L’idea stessa alla base del Reina Sofía – il museo di Madrid dedicato all’arte moderna e contemporanea, la casa odierna della Guernica di Picasso – è un’idea di adaptive reuse: l’ex Ospedale Generale della città, progetto sei-settecentesco ora denominato Edificio Sabatini, era stato restaurato durante gli anni ’80, e re-inaugurato dai reali come museo nel 1992.
A ibridare il programma erano arrivate nel 2005 le nuove forme, e le iconiche superfici laccate di rosso dell’espansione firmata da Jean Nouvel – guest editor Domus nel 2022. Col nuovo corso che allinea l’istituzione alla contemporaneità del primo quarto di secolo, arriva per il Museo un nuovo discorso sul cinema, e si torna ancora una volta al riuso, al ripensamento dell’esistente.
L’auditorium disegnato nel 1987 da Jaume Bach e Gabriel Mora in una manica dell’edificio Sabatini è stato trasformato dallo studio che oggi si chiama Bach / Jaume Bach and Anna & Eugeni Bach, in un cinema che aggiorna funzionalmente lo spazio, mantenendo elementi e spirito del progetto originario, e inserendo nuovi elementi allo stesso tempo evocativi e contemporanei.
La trasformazione passa per interventi infrastrutturali come la modifica nel posizionamento dei posti per migliorare l’esperienza cinema, e va a interfacciarsi col discorso di forme e colori primari che caratterizzava la soluzione anni ’80.
Torna infatti il triangolo, tra il volume d’ingresso che contiene le unità di proiezione e quello di storage nel vestibolo, che lo riprende. L’acustica fa parte del recupero, con l’altro triangolo che completava la composizione, forma astratta sospesa sopra la scena, riutilizzato ora per pannelli acustici e collocazione degli speaker centrali.
Un cielo blu notte conversa con un rosso onnipresente – al suolo, sulle tende, sulla parete d’ingresso su cui risaltano le pietre chiare che segnano la serliana. Combinati con nuove schermature traforate alle finestre, questi toni aumentano quella sensazione di “esterno all’interno” che aveva dominato molte opere postmoderne, come il Teatro Carlo Felice di Genova di Aldo Rossi. I riferimenti evocati dai progettisti sono in realtà Gunnar Asplund col suo Cinema Skandia a Stoccolma, ma anche la stessa Madrid col suo Cine Doré, se non immaginari direttamente cinematografici come quelli di Buñuel, Lynch, Almodóvar e Kaurismäki.

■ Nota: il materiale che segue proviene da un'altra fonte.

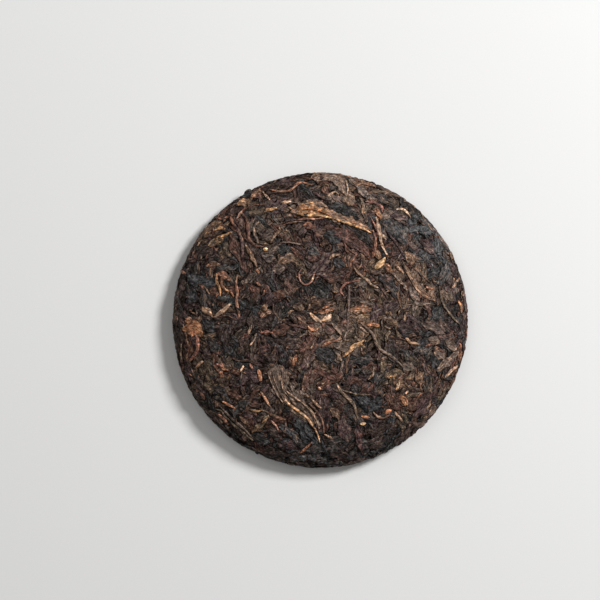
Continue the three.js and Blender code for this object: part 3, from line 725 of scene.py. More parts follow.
# %% The landmark stems
STEM_LANDMARKS = [
    ("gold", "pale_gold", (-16, 71.4, 1), (-10, 70.4, 2.2), (-3, 70.6, 2.6), (4, 69.6, 2.2), (9, 68, 1)),
    ("gold", "pale_tan", (8, 68.4, 1), (15, 66, 2), (22, 63.6, 2), (29, 60.8, 1.8), (34, 58.4, 1)),
    ("grey_brown", "tan", (-34.6, -36.6, 0.9), (-31.6, -44, 1.1), (-28.2, -50.4, 1.1), (-24.6, -55.4, 0.9)),
    ("grey_brown", "tan", (-32.4, -33, 0.8), (-30.4, -40, 1), (-28, -46, 1), (-25, -51.6, 0.9),
     (-21.4, -56.4, 0.8)),
    ("grey_brown", "tan", (-25, -33.6, 0.8), (-25.8, -40, 1), (-25, -45.6, 1), (-21.6, -50.4, 0.8)),
    ("orange", "gold", (-13, 74, 1), (-7, 74.4, 1.4), (-1, 73.4, 1.4), (4.4, 71, 1.4), (9, 68.6, 1)),
    ("red_stem", "tan", (-17, 66.8, 1), (-10, 68, 1.6), (-4, 67.8, 1.8), (0, 68.2, 2), (5, 70, 1.4)),
    ("mahogany", "brown", (-31, 61.5, 0.9), (-21, 65, 1.2), (-11, 66.4, 1.4)),
    ("rust", "tan", (-34, 88, 1.3), (-28, 86.8, 2), (-22, 87, 2.1), (-18, 89, 2.3), (-14.5, 92.3, 2.3),
     (-11, 92.5, 2), (-5.5, 91, 1.4)),
    ("pale_tan", "gold", (-27, 78.4, 1), (-23, 79, 2.3), (-19.5, 79.6, 1)),
    ("pale_tan", "tan", (-38.6, 86.4, 1.2), (-36, 83, 1.8), (-34, 80.6, 1)),
    ("pale_tan", "tan", (4.8, 83, 1.2), (7.4, 85.4, 1.9), (10, 86.2, 1.6), (12.4, 84.6, 0.9)),
    ("pale_tan", "tan", (17.2, 94, 1), (18.4, 90, 1.6), (18.2, 86, 1.4), (17.2, 83, 0.9)),
    ("rust", "red_stem", (35, 60.5, 1.4), (36.7, 54, 2), (36.2, 48, 2.2), (34.4, 42, 2.8)),
    ("mahogany", "red_stem", (33, 69.5, 1.2), (35.3, 66, 1.9), (37.6, 60, 2), (38.4, 54, 1.4)),
    ("tan", "pale_tan", (37, 69, 1.8), (38.2, 64, 2.8), (39.6, 58, 2.9), (40.7, 52, 2.3), (42.2, 47, 1.8),
     (44.6, 43.5, 1.2)),
    ("pale_tan", "tan", (40.8, 57.6, 1.4), (42.4, 55.8, 2.2), (44, 54, 1.4)),
    ("purple_brown", "charcoal", (43.5, 60.5, 1.6), (49, 54, 2.2), (53, 48, 2.2), (56.5, 41.5, 1.4)),
    ("red_stem", "mahogany", (30, 79.6, 1.2), (34, 79.6, 2.2), (38.2, 78.4, 2.6), (41, 75.8, 2.6),
     (41.4, 72.5, 1.4)),
    ("pale_tan", "tan", (50.8, 74.4, 1.2), (54, 74.9, 2), (57.6, 73.2, 2.1), (60.8, 69, 1.3)),
    ("red_stem", "pale_tan", (-12.8, 34.4, 1.2), (-14.3, 30.2, 1.8), (-13.3, 26.2, 1.9), (-10.5, 24.1, 1.9),
     (-7.4, 24.8, 1.9), (-5.3, 28, 1.5), (-4.3, 31, 1)),
    ("red_stem", "mahogany", (15.6, 16.4, 1.3), (13.2, 20.4, 1.9), (16, 24.3, 2), (20.6, 26, 1.8),
     (26, 26.6, 1.2)),
    ("tan", "olive_brown", (22.4, 34.8, 1.2), (26, 31, 2.1), (30, 27.4, 2.3), (34, 23.6, 2.6),
     (38.4, 21.8, 1.2)),
    ("purple_brown", "brown", (38, 24, 1.2), (42, 19.5, 2), (45, 15, 1.2)),
    ("grey_brown", "purple_brown", (18.9, 23.4, 2.4), (18.8, 15, 2.5), (18.6, 7, 2.4), (18.3, -1, 2.1),
     (17.6, -7, 1.4)),
    ("pale_tan", "gold", (-7, 5, 1.4), (-4, 2.2, 3), (-1.2, 0, 2.4), (0.6, -1.2, 1.2)),
    ("pale_tan", "gold", (0.2, 0, 1.6), (3, 0.6, 3.6), (5.6, 2.6, 4), (7, 4.4, 2)),
    ("orange", "pale_tan", (-8.4, -3.6, 1), (-6.6, -5.8, 1.7), (-4, -6.4, 1.8), (-1.2, -4.8, 1.5)),
    ("tan", "gold", (-8.6, 6.6, 1.2), (-7.6, 8.6, 2), (-7, 10.8, 1.4)),
    ("gold", "pale_tan", (15, -24, 1.2), (19, -20.6, 2), (23, -16.8, 3.2), (27, -14.8, 4),
     (29.6, -12.8, 2.4)),
    ("tan", "olive_brown", (10.5, -21.5, 2), (12.6, -24.4, 3.2), (14, -26.6, 1.6)),
    ("rust", "brown", (0.5, -17.4, 1.4), (4, -15.2, 2.4), (12, -12.6, 1.2)),
    ("grey_brown", "brown", (26.4, -1, 1.8), (31, -5.4, 2.1), (34.6, -9, 2.4), (37.6, -16, 2.7),
     (41.4, -20.4, 2.7), (47, -23.6, 2.4), (51, -27, 2.2), (54.4, -30.4, 1.4)),
    ("tan", "grey_brown", (26, -4.4, 1.2), (29, -6.6, 1.8), (32, -8.4, 1)),
    ("orange", "gold", (29.6, -3.6, 1.5), (34, -2.4, 3.2), (39.4, -3.6, 2)),
    ("tan", "olive_brown", (42.6, -3.6, 1.2), (46.6, -5.6, 1.6)),
    ("gold", "pale_tan", (-24, -51.6, 1.2), (-20.6, -56, 2), (-14.6, -60.4, 2.2), (-9, -65, 2.2),
     (-5, -70, 2), (-2, -76, 1.6), (-0.4, -81.6, 1)),
    ("tan", "olive_brown", (-23, -46.8, 1.4), (-18, -50.6, 1.8), (-12, -54.8, 1.6), (-6.4, -60, 1.8),
     (-3, -66, 1.6), (-1, -72, 1.2)),
    ("mahogany", "brown", (-8, -55, 1.3), (-3, -60, 2), (1, -67, 2), (2.4, -76, 1.3)),
    ("red_stem", "rust", (-83.4, -9.4, 2.6), (-82, -15, 2.7), (-82.6, -20.4, 2.9), (-86, -25, 2.6),
     (-88.6, -28.4, 1.4)),
    ("olive_brown", "tan", (-93.4, -15.6, 1), (-94, -22, 1.6), (-93, -28, 1.1)),
    ("tan", "pale_tan", (-71.4, 1.6, 1.8), (-68, 4.6, 3), (-64, 7.6, 3), (-59.8, 11.2, 1.5)),
    ("gold", "rust", (-69.6, 31.4, 1.4), (-69.2, 26, 2.2), (-67.4, 21, 2.4), (-67, 16.4, 1.5)),
    ("rust", "gold", (-65, 30.6, 1.5), (-66.3, 25.6, 2.4), (-64.6, 21.6, 2.4), (-60.8, 19.2, 1.7)),
    ("rust", "tan", (-55.2, 30.6, 1.4), (-56.4, 25, 2.4), (-55.6, 18, 2.7), (-56, 12, 2.4), (-54.6, 6, 2.3),
     (-54.4, 1.6, 1.7)),
    ("orange", "rust", (-59.8, 19, 1.4), (-57.8, 16, 1.8)),
    ("mahogany", "brown", (-53, 72.5, 2), (-49, 66, 3), (-48.2, 60, 3), (-47.6, 54, 2.4), (-43, 50.2, 2),
     (-37.6, 49.2, 1)),
    ("purple_brown", "brown", (-57, 64, 2), (-53.4, 56, 2.6), (-52, 48, 2.4), (-52.4, 41, 1.4)),
    ("grey_brown", "tan", (-41, 66, 2), (-44.4, 62, 3), (-43.4, 56, 2.6), (-41.6, 51.4, 1.4)),
    ("brown", "tan", (-50.2, 50.6, 1.5), (-47.6, 46, 2.7), (-45, 41.4, 2.7), (-42.4, 35.4, 1.4)),
    ("red_stem", "tan", (-57, 66.4, 1.2), (-55, 70.6, 1.9), (-50.2, 76, 1.4)),
    ("rust", "mahogany", (-60.4, 70, 1.8), (-59, 66, 2.3), (-56.8, 63.6, 1.2)),
    ("mahogany", "rust", (-71, 69.6, 1.8), (-65, 68.6, 2.6), (-60.4, 70, 1.5)),
    ("gold", "olive_brown", (-71, 60.4, 1.8), (-66.6, 62, 2.8), (-63.6, 61.4, 1.5)),
    ("gold", "olive_brown", (-69.6, 55.6, 1.5), (-64, 57, 2.4), (-58.8, 59.6, 1.4)),
    ("gold", "brown", (-37.8, 72.8, 1.6), (-34, 74.6, 2.5), (-29.2, 75.4, 1.5)),
    ("brown", "tan", (-33.4, 51.6, 1.4), (-30.6, 56.4, 2.4), (-26.2, 60.4, 1.4)),
    ("grey_brown", "purple_brown", (-27.4, 52.2, 1), (-20, 51.8, 1.5), (-11.6, 50.4, 1.1)),
    ("tan", "brown", (5.6, 41, 1.4), (8.6, 43.4, 2.5), (13.4, 44, 1.1)),
    ("tan", "orange", (50.6, 36.8, 1.4), (53, 34, 2), (55.4, 31.6, 1)),
    ("grey_brown", "tan", (48.6, 30.6, 1.4), (53, 26, 2.4), (57, 22, 2.4), (57.8, 17.6, 1)),
    ("rust", "orange", (70.4, 22.4, 1.8), (75, 21, 2.4)),
    ("olive_brown", "grey_brown", (79.6, 22, 1.4), (82, 12, 2.2), (87, 4, 2.2), (93.6, -2.6, 1.2)),
    ("tan", "pale_tan", (83.6, -38.4, 1.4), (88, -34, 2.5), (92.4, -30.6, 1.8)),
    ("orange", "gold", (92.8, 13.4, 1.4), (94.6, 9, 2.5), (94.6, 5, 1.4)),
    ("tan", "orange", (88.6, 21.6, 1.4), (91, 25, 2.5), (93.8, 28.6, 1.4)),
    ("tan", "gold", (56.6, -11.6, 1.4), (60, -14.4, 2.6), (65.4, -15.6, 1.4)),
    ("rust", "mahogany", (69.6, -17.2, 1.8), (74.6, -16.2, 2.6)),
    ("mahogany", "rust", (75.6, -20.6, 1.4), (79, -18.4, 2.1), (82.4, -21.6, 1.4)),
    ("gold", "pale_tan", (50.4, -46.4, 1.3), (52, -43, 2.5), (52.6, -40, 1.2)),
    ("tan", "orange", (56.6, -49.4, 1.5), (58.8, -47, 2.2)),
    ("tan", "red_stem", (35.2, -61, 1), (38, -64, 1.7), (42, -64.9, 1.7), (46.4, -63, 1.2)),
    ("orange", "rust", (42.8, -62.2, 1.6), (45.4, -60.8, 2.9), (48, -59.8, 1.4)),
    ("tan", "brown", (49.6, -61, 1.2), (53, -65, 1.9), (55.4, -68.4, 1)),
    ("orange", "rust", (27.2, -64, 1.4), (30, -64.4, 2.4), (33, -64.8, 1.4)),
    ("olive_brown", "tan", (10.6, -41.6, 1.8), (14, -47.6, 2.2), (19, -52, 2.5), (22.6, -57, 2.7),
     (24.2, -62, 2.2), (25, -65.6, 1)),
    ("olive_brown", "grey_brown", (13, -45.6, 1), (18, -47.6, 1.6), (25, -49, 1.6), (34, -49.6, 1.1)),
    ("tan", "olive_brown", (31.6, -39.4, 1), (34.4, -36.6, 1.7), (35.2, -30.4, 1.2)),
    ("tan", "orange", (-5.6, -52.6, 1.4), (-3, -55.4, 2.5), (0.4, -58.4, 1.2)),
    ("tan", "brown", (2.4, -76.2, 1), (5, -77.6, 1.9), (8.6, -79, 1.3)),
    ("rust", "orange", (-13.4, -89, 1.4), (-9, -85, 2.3), (-5.6, -81.6, 1.9)),
    ("orange", "brown", (-16, -22.6, 1.5), (-17.4, -26, 3), (-18.2, -29.6, 1.6)),
    ("tan", "orange", (-48.2, -9.4, 1.4), (-47, -6, 2.1), (-45.8, -3, 1.3)),
    ("grey_brown", "tan", (-42.6, -8.4, 1.4), (-44.4, -13, 2.2), (-47, -16.6, 1.2)),
    ("red_stem", "rust", (-40.4, -8.2, 1.1), (-36, -7.4, 1.7), (-31.6, -7.6, 1.4)),
    ("tan", "orange", (-83.6, -31.6, 1.4), (-81, -29.4, 2.4), (-78.6, -27, 1.5)),
    ("red_stem", "orange", (-70.6, -28.6, 1.1), (-67, -30, 1.9), (-64.2, -31.4, 1.3)),
    ("orange", "gold", (-66, -32.2, 1.2), (-61.6, -33.2, 1.6)),
    ("orange", "brown", (-41.6, -32.6, 2), (-40.8, -36, 3.4), (-39.8, -40.4, 1.6)),
    ("tan", "pale_tan", (-53.6, -34, 1.3), (-51.2, -30, 1.5)),
    ("grey_brown", "sheen_slate", (-53.6, -42, 1.4), (-52.8, -37, 1.7), (-52.6, -33, 1.1)),
    ("red_stem", "orange", (-47.4, -28.6, 1.3), (-45, -32.8, 1.8)),
    ("orange", "pale_tan", (-40, -47.4, 1.5), (-37.4, -51, 2.2), (-35, -55, 1.9), (-33.2, -57.6, 1)),
    ("orange", "rust", (-65.6, -54.2, 1.1), (-62, -56, 1.9), (-57, -58.8, 1.2)),
    ("olive_brown", "grey_brown", (-71, -59.6, 1.4), (-67, -61, 2.1), (-63, -66, 2.2), (-58, -70.4, 2.3),
     (-52, -75, 2.3), (-45, -80.6, 1.4)),
    ("grey_brown", "olive_brown", (-68, -57, 1.4), (-63, -62.4, 2), (-57, -68, 2), (-50.4, -73.4, 1.8),
     (-45.4, -79, 1)),
    ("rust", "brown", (-69, -62.6, 1.6), (-65, -66.4, 2.8), (-62, -70.6, 1.4)),
    ("red_stem", "tan", (-33.4, -66.6, 1.4), (-30, -70, 2), (-28, -73.4, 1)),
    ("gold", "olive_brown", (-47.4, -59.4, 1), (-42, -60.6, 1.8), (-39, -60, 0.9)),
    ("olive_brown", "rust", (-41, -58.6, 1.4), (-34, -62, 2), (-27, -65.6, 2), (-22.6, -66.4, 1.6)),
    ("rust", "brown", (-94, 33.4, 1.6), (-90.4, 31.2, 2.8)),
    ("rust", "orange", (-42.6, 34.4, 1.4), (-41, 31.4, 2.6)),
    ("rust", "orange", (-42.6, 25.4, 1.4), (-39.8, 23, 2.2)),
    ("olive_brown", "brown", (56, 80.6, 1.6), (62, 78.4, 2.8), (66, 75, 2.5), (70.6, 69.4, 1.2)),
]
print("landmark stems:", len(STEM_LANDMARKS))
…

La stessa missione di questo spazio, creato con i fondi europei del Piano di Trasformazione, Recupero e Resilienza, è cruciale nella nuova linea curatoriale del museo, che vuole dare al cinema l’importanza di “immagine del nostro tempo”, un’espressione dell’arte che, in tempi di individualizzazione massima nella fruizione di contenuti, fa ritrovare invece la dimensione collettiva di questa fruizione, legata alla presenza fisica e all’interazione. Nel ciclo che apre questa nuova stagione nella vita del Reina Sofía compariranno infatti i lavori di nomi come Tsai Ming-Liang, Radu Jude, Ana Vaz e Alice Rohrwacher.